Clearly, the "social experiment" or TV "show" would have been more interesting if the guy cutting in line had conspicuously paid with an EBT card.

Even if they had set it up that way, would you expect our unemployed essayist to afterward want to recount his reaction, either way?

Come again, what were the true circumstances? "Social experiment" or "show" paying a "professional actor's rate"?

She let that thought hang for a moment and then stated that I’d just been part of a taped “social experiment” and that her crew would pay for my groceries and hand me three-hundred dollars cash up front, so would I please step over here to sign some release forms?
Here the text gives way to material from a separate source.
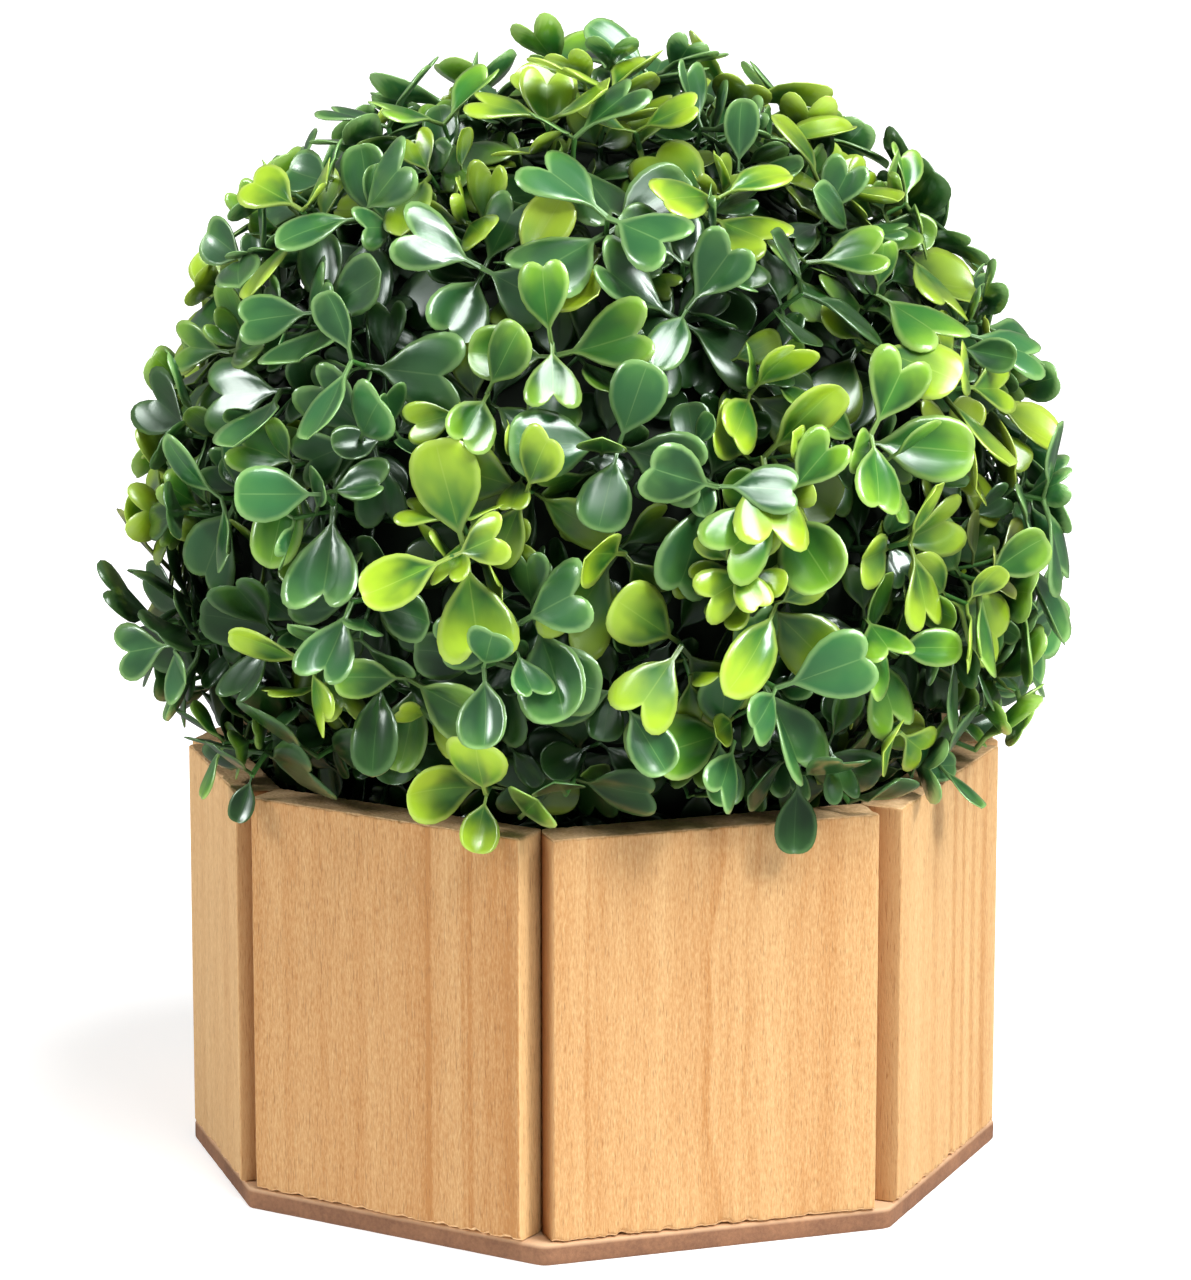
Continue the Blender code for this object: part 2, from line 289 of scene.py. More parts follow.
def outwardness(tree, start, end):
    """A share that goes from 0 to 1 between two distances from the ball's middle."""
    where = add(tree, "ShaderNodeTexCoord")
    distance = add(
        tree, "ShaderNodeVectorMath", {0: where.outputs["Object"], 1: tuple(BALL_CENTRE)},
        operation="DISTANCE",
    )
    return add(
        tree, "ShaderNodeMapRange",
        {"Value": distance.outputs["Value"], "From Min": start, "From Max": end},
    )


def mesh_object(name, points, faces, materials, smooth_deg=35.0):
    """A mesh object at the origin, shaded smooth up to `smooth_deg`."""
    mesh = bpy.data.meshes.new(name)
    mesh.from_pydata([tuple(p) for p in points], [], [tuple(int(i) for i in f) for f in faces])
    for material in materials:
        mesh.materials.append(material)
    mesh.shade_smooth()
    mesh.set_sharp_from_angle(angle=math.radians(smooth_deg))
    obj = bpy.data.objects.new(name, mesh)
    bpy.context.scene.collection.objects.link(obj)
    return obj


def set_attribute(mesh, name, kind, values):
    """Gives each point of a mesh its value of a new attribute."""
    field = "vector" if kind == "FLOAT_VECTOR" else "value"
    mesh.attributes.new(name, kind, "POINT").data.foreach_set(field, np.ravel(values))


def ring_faces(rings, sides, first=0):
    """Quads between rings of points, each ring above the one before, from point `first` on."""
    faces = []
    for low in range(first, first + (rings - 1) * sides, sides):
        high = low + sides
        for side in range(sides):
            after = (side + 1) % sides
            faces.append((low + side, low + after, high + after, high + side))
    return faces


def finish_piece(obj, slot, *nodes):
    """Fixes a piece to the one body and hides the CAD nodes it stands for; `slot` is not used."""
    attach(obj, "root")
    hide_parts(*nodes)


# Planter.


def side_plan(spans_deg):
    """For each side of an outline with these spans: the way that it faces, and its half angle."""
    corner, plan = math.radians(FIRST_CORNER_DEG), []
    for span in spans_deg:
        half = math.radians(span) / 2
        plan.append((corner + half, half))
        corner += 2 * half
    return plan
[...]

...She also made it clear that they needed all of my contact info in case they decided to use my footage for their show, in which case I will be paid at a professional actor’s rate.

rhhardin said...

Too prolix.

-Peder said...

It looks like the author works in the comic book industry so keeping up on comic books is a legitimate part of trying to get a new job. As far as the calls for him to move out of NY goes, I understand the intent but pulling up stakes and moving somewhere else are huge steps. He may need to do so but I wouldn't call him an idiot for resisting this change.

EMD said...

It looks like the author works in the comic book industry so keeping up on comic books is a legitimate part of trying to get a new job. As far as the calls for him to move out of NY goes, I understand the intent but pulling up stakes and moving somewhere else are huge steps. He may need to do so but I wouldn't call him an idiot for resisting this change.

Sounds like he's also freelancing, which may be cause enough to stay in a place like NYC.

But 2 years of unemployment to me would be 2 years too long.

Jose_K said...

read like a Guy de Maupassant .. like The Necklace

PatCA said...

This story is like the Muslim comedian story: The intelligentsia are always looking to expose the rank cruelty and selfishness of their fellow citizens (whom they despise) and they don't find it.

Best of luck, unemployed guy. Things will get better!